## [OBJECTIVE]
Include in the output exactly the lines from the opening of the data through the line containing "on its edge.", and nothing more.

* Start DATA *

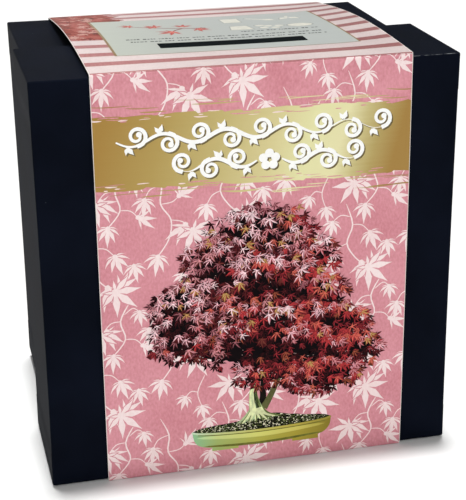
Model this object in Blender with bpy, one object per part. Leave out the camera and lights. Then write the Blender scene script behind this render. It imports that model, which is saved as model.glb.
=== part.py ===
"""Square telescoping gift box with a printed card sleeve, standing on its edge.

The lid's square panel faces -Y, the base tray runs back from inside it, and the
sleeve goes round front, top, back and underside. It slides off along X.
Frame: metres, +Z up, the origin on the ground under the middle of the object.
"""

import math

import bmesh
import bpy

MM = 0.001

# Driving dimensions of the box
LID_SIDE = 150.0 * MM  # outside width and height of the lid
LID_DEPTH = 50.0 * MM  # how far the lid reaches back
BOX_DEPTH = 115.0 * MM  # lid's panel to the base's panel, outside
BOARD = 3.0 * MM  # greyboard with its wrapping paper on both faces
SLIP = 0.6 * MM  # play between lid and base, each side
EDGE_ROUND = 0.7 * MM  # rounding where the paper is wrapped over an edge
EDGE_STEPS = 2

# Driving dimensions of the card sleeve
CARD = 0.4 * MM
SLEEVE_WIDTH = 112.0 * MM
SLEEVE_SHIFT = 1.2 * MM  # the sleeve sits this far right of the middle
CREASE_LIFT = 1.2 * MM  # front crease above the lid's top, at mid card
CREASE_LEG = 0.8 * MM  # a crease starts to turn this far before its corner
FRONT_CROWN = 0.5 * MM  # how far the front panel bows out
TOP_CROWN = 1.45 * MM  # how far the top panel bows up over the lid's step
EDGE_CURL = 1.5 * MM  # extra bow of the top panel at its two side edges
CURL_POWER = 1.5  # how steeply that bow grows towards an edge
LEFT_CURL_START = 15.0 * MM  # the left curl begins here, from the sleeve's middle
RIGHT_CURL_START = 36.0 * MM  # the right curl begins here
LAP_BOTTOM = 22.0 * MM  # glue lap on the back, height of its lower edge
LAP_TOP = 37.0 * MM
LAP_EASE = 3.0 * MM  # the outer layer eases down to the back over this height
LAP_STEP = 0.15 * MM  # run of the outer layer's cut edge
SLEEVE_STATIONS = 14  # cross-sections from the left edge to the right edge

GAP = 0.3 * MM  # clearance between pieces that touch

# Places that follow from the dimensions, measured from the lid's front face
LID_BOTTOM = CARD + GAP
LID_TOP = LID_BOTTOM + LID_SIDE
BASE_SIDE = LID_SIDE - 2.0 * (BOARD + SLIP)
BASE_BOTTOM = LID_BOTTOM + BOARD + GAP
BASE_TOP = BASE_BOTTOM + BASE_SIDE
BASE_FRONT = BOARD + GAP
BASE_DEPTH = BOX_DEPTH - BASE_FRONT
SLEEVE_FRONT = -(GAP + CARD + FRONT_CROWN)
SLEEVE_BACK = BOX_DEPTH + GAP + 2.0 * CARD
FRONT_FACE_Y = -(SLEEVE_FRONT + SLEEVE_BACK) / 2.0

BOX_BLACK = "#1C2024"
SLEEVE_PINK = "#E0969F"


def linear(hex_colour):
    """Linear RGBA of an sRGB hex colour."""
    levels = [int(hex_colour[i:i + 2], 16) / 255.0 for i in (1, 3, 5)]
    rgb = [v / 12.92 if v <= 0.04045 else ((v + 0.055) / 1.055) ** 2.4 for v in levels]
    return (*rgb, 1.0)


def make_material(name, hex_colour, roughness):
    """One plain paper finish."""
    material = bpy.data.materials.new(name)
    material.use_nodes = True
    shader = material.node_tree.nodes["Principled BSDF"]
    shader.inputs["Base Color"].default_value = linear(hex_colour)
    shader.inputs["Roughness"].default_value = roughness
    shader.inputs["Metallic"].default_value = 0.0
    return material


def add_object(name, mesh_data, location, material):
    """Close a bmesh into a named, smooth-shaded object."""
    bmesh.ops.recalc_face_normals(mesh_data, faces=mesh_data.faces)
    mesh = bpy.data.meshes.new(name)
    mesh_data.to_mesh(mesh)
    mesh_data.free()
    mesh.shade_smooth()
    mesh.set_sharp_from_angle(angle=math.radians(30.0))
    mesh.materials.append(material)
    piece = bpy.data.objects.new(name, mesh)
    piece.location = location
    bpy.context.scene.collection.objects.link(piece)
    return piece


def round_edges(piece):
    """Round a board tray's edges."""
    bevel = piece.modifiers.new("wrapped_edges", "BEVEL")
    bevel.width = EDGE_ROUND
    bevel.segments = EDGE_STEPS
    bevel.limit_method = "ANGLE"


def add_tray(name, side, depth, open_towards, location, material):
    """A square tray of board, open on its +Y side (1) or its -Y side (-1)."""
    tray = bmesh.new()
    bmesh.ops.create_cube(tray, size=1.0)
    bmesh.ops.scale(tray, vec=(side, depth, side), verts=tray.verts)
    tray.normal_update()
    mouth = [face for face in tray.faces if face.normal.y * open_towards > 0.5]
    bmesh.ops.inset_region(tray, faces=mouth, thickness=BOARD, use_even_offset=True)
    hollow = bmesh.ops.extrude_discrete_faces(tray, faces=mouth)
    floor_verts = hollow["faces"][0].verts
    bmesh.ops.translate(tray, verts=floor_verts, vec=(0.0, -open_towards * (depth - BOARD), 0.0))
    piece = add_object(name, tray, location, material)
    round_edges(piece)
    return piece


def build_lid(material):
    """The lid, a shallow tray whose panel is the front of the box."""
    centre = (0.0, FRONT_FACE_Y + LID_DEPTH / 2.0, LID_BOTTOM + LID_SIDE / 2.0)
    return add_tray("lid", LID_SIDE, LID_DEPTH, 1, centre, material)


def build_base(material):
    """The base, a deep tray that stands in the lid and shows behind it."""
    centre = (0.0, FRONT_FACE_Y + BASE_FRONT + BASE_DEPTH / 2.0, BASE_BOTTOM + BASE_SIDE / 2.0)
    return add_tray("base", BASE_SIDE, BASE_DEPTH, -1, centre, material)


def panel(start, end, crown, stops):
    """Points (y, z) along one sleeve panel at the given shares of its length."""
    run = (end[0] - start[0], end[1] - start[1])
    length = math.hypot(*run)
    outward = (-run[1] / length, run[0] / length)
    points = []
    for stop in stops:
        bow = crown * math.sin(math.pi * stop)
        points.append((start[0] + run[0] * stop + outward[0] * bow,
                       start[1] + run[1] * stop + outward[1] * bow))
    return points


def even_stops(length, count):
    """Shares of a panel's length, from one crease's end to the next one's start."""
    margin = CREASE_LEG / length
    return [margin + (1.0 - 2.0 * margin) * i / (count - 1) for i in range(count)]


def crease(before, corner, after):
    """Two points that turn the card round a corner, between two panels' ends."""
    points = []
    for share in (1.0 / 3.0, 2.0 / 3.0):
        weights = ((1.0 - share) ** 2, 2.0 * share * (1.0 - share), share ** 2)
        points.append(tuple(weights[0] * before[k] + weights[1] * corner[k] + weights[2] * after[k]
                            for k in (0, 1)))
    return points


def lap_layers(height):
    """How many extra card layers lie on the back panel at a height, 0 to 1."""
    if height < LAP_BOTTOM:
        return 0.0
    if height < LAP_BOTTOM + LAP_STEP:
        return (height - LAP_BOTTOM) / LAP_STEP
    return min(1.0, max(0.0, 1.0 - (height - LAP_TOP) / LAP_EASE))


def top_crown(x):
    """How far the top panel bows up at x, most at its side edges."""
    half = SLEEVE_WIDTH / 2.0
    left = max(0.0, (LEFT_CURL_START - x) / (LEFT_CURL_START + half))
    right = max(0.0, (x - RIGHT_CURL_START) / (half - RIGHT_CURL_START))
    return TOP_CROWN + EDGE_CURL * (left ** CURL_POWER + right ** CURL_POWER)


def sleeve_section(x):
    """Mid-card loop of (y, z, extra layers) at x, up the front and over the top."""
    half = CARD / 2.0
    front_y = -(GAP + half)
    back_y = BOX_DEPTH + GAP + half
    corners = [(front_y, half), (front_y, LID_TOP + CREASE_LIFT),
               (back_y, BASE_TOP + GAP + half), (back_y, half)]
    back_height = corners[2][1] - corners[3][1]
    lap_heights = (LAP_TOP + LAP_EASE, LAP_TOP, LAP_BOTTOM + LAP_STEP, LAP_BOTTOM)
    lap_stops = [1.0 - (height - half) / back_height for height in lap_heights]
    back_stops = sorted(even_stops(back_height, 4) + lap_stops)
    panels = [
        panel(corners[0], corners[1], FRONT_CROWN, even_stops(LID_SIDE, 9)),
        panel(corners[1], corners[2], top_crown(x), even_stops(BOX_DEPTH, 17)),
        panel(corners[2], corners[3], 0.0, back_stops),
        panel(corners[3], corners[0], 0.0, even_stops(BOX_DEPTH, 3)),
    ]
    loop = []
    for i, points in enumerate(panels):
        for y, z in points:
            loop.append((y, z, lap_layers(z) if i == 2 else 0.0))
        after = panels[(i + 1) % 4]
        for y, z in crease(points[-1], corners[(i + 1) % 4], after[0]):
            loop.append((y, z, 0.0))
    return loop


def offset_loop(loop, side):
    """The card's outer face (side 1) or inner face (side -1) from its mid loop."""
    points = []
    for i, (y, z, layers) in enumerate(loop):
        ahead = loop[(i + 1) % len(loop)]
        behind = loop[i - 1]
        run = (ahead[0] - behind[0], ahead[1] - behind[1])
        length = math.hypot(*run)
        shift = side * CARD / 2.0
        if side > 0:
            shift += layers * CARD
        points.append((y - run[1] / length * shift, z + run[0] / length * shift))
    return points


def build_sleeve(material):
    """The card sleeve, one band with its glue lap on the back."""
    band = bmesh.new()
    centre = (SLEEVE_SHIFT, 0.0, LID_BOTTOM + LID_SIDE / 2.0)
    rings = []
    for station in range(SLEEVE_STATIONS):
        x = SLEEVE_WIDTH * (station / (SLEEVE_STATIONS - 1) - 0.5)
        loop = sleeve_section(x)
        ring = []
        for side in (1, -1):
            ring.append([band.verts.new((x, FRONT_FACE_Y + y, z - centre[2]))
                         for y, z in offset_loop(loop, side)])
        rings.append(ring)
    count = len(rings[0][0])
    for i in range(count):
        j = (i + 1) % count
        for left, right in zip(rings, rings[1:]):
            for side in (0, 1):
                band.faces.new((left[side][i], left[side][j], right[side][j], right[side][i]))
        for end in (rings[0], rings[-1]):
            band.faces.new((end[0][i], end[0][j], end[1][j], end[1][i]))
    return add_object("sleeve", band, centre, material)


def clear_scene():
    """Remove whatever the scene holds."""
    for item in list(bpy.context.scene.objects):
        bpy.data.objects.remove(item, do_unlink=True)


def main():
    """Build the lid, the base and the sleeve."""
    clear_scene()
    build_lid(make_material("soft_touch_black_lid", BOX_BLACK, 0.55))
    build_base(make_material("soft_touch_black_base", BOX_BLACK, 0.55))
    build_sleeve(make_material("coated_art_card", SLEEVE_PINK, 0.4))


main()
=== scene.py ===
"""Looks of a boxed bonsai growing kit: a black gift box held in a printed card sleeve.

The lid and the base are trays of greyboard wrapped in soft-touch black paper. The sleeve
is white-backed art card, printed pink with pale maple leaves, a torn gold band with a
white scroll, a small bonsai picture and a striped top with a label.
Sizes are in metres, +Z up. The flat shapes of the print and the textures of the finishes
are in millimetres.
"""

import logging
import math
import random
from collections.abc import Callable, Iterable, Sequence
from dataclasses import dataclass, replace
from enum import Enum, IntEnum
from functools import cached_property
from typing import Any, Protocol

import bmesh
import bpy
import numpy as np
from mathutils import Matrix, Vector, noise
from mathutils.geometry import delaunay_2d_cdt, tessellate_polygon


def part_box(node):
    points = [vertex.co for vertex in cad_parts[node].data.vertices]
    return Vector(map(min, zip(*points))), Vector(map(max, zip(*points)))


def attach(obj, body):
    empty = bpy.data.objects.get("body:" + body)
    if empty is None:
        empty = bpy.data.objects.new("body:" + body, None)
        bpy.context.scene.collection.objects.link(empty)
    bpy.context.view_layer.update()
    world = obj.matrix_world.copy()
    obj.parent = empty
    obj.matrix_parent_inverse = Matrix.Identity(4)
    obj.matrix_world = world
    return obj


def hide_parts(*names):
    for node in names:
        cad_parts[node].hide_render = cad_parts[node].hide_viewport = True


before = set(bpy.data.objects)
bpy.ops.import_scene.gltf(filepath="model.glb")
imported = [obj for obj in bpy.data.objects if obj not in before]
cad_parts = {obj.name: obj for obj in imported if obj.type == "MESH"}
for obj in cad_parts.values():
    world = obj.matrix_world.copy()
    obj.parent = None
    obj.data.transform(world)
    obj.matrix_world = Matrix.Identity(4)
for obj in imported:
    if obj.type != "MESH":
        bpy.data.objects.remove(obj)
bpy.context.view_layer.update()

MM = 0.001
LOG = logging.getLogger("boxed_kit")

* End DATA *

## [RESULT FOR THIS EXERCISE]
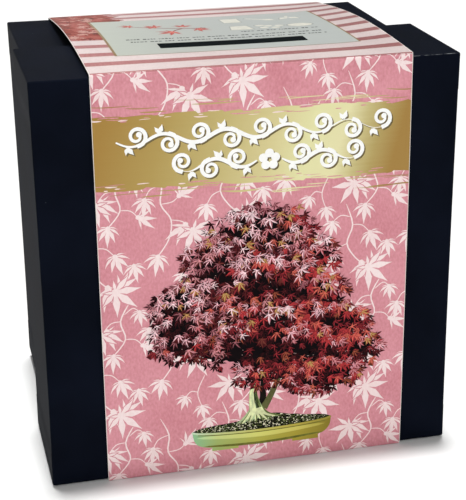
Model this object in Blender with bpy, one object per part. Leave out the camera and lights. Then write the Blender scene script behind this render. It imports that model, which is saved as model.glb.
=== part.py ===
"""Square telescoping gift box with a printed card sleeve, standing on its edge.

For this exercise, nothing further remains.